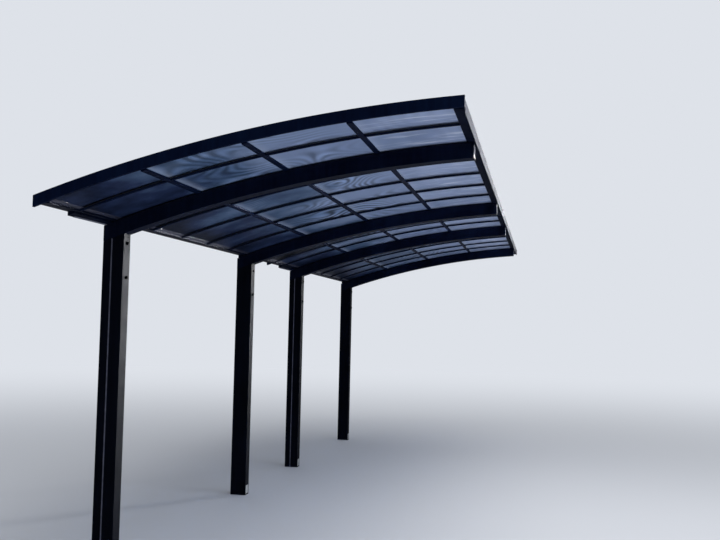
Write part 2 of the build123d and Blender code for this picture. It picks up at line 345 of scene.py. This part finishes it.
def sheet_tape():
    """Laminated tape, pressed over the sheets' lower ends, its vents 6 mm apart. To the eye it is a
    matt slate strip, faintly mottled by dirt in spots 33 mm across."""
    material, tree, shader = new_material("laminated edge tape with vents")
    place = add_node(tree, "TexCoord").outputs["Object"]

    mottle = add_node(tree, "TexNoise", [("Vector", place)], Scale=per_metre(33.33), Detail=5.0)
    colour = add_node(
        tree, "ValToRGB", [("Fac", mottle.outputs["Fac"])],
        stops=[(0.3, hex_to_linear("#282B3D")), (0.7, hex_to_linear("#383B50"))],
    )
    tree.links.new(colour.outputs["Color"], shader.inputs["Base Color"])
    shader.inputs["Roughness"].default_value = 0.55

    vents = add_node(tree, "TexVoronoi", [("Vector", place)], Scale=per_metre(6.25))
    bump = add_node(
        tree, "Bump", [("Height", vents.outputs["Distance"])], Strength=0.2, Distance=0.0005,
    )
    tree.links.new(bump.outputs["Normal"], shader.inputs["Normal"])
    return material


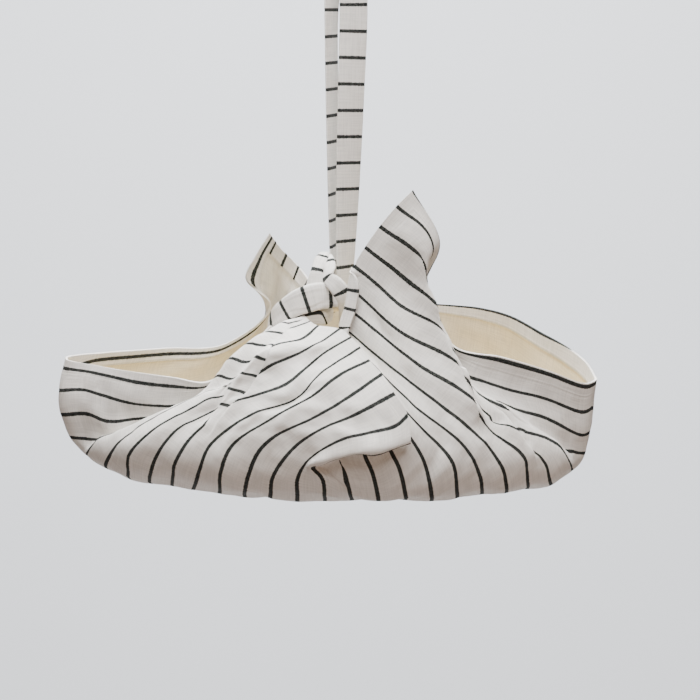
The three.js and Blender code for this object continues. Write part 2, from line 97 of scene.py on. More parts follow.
====================
*EXERCISE TASK*.
Copy out the material word for word and line for line.

*TASK RESULT*.
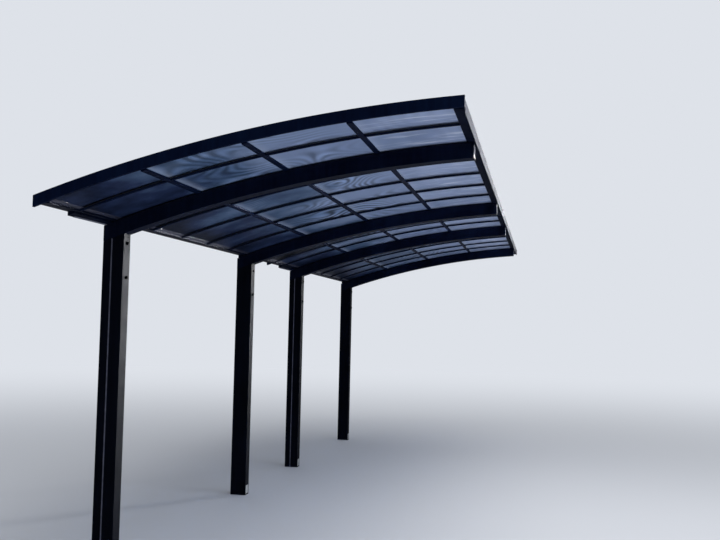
Write part 2 of the build123d and Blender code for this picture. It picks up at line 345 of scene.py. This part finishes it.
def sheet_tape():
    """Laminated tape, pressed over the sheets' lower ends, its vents 6 mm apart. To the eye it is a
    matt slate strip, faintly mottled by dirt in spots 33 mm across."""
    material, tree, shader = new_material("laminated edge tape with vents")
    place = add_node(tree, "TexCoord").outputs["Object"]

    mottle = add_node(tree, "TexNoise", [("Vector", place)], Scale=per_metre(33.33), Detail=5.0)
    colour = add_node(
        tree, "ValToRGB", [("Fac", mottle.outputs["Fac"])],
        stops=[(0.3, hex_to_linear("#282B3D")), (0.7, hex_to_linear("#383B50"))],
    )
    tree.links.new(colour.outputs["Color"], shader.inputs["Base Color"])
    shader.inputs["Roughness"].default_value = 0.55

    vents = add_node(tree, "TexVoronoi", [("Vector", place)], Scale=per_metre(6.25))
    bump = add_node(
        tree, "Bump", [("Height", vents.outputs["Distance"])], Strength=0.2, Distance=0.0005,
    )
    tree.links.new(bump.outputs["Normal"], shader.inputs["Normal"])
    return material


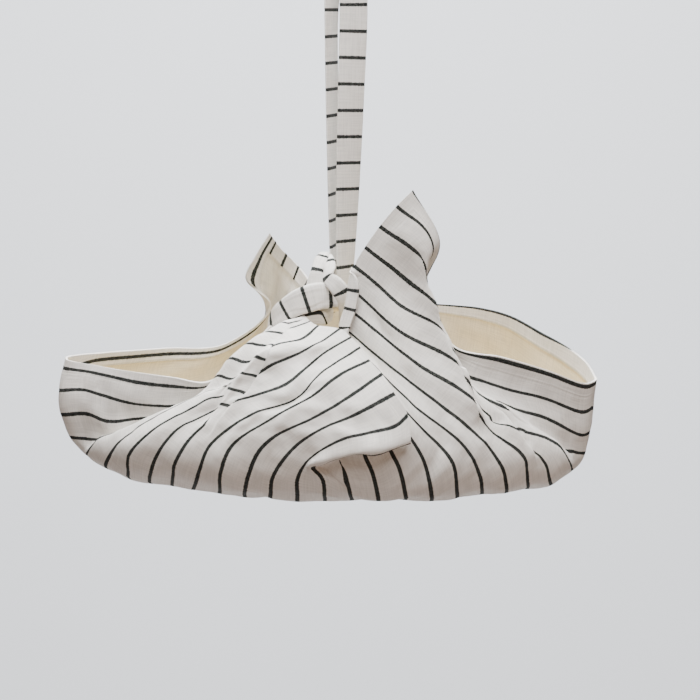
The three.js and Blender code for this object continues. Write part 2, from line 97 of scene.py on. More parts follow.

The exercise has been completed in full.